His comments provoked sharp reactions in the social media, some of which noted that the US did not make similar comments on the violence in Europe. The strong criticisms could be partly by Garcetti’s comments on the Narendra Modi government, to which Indian External Affairs Minister S Jayshankar made a cryptic remark that when the ambassador would be briefed “pyar se” (with love) after the latter took up his New Delhi post.  

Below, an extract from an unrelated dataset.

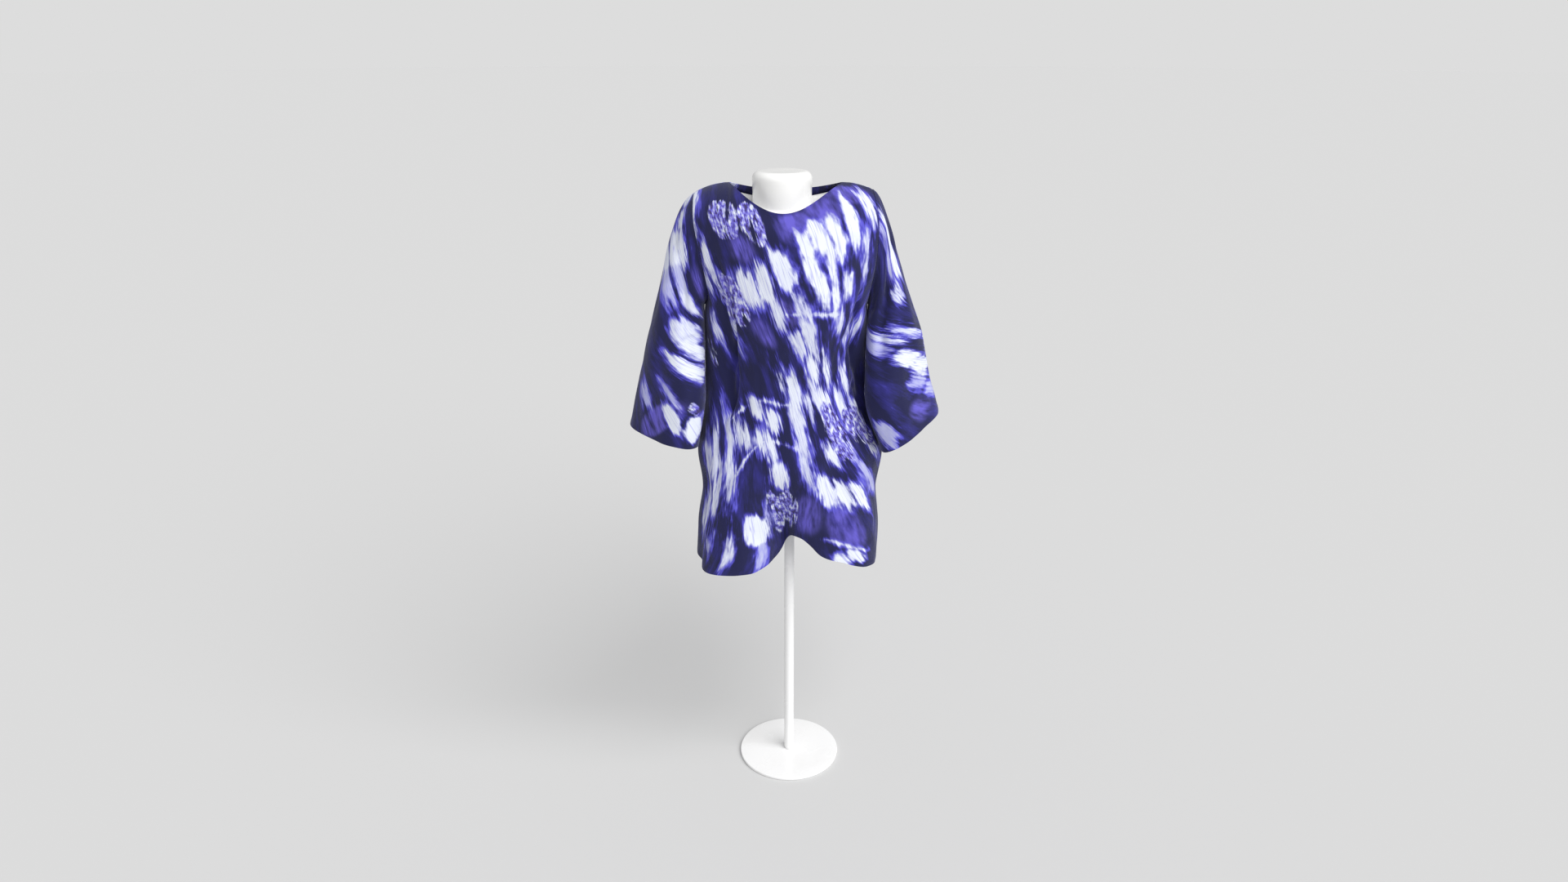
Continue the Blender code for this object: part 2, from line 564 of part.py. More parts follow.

Economic opportunities and narrowing of gap between social classes can check situations from going out of hand. Ongoing events on a variety of fronts, today, begs for appropriate review of the long held development approaches prescribed as an ideology by leading economic democracies. The appraisal should adapt with the new times, emerging powers and clearly changing economic as well as political equations. Without comprehension of the fast growing shift in world order that is tossing up a multipolar scheme of things, the consequences would be painfully prolonged. This is applicable to both the rich and the poor, the militarily mighty and the mediocre.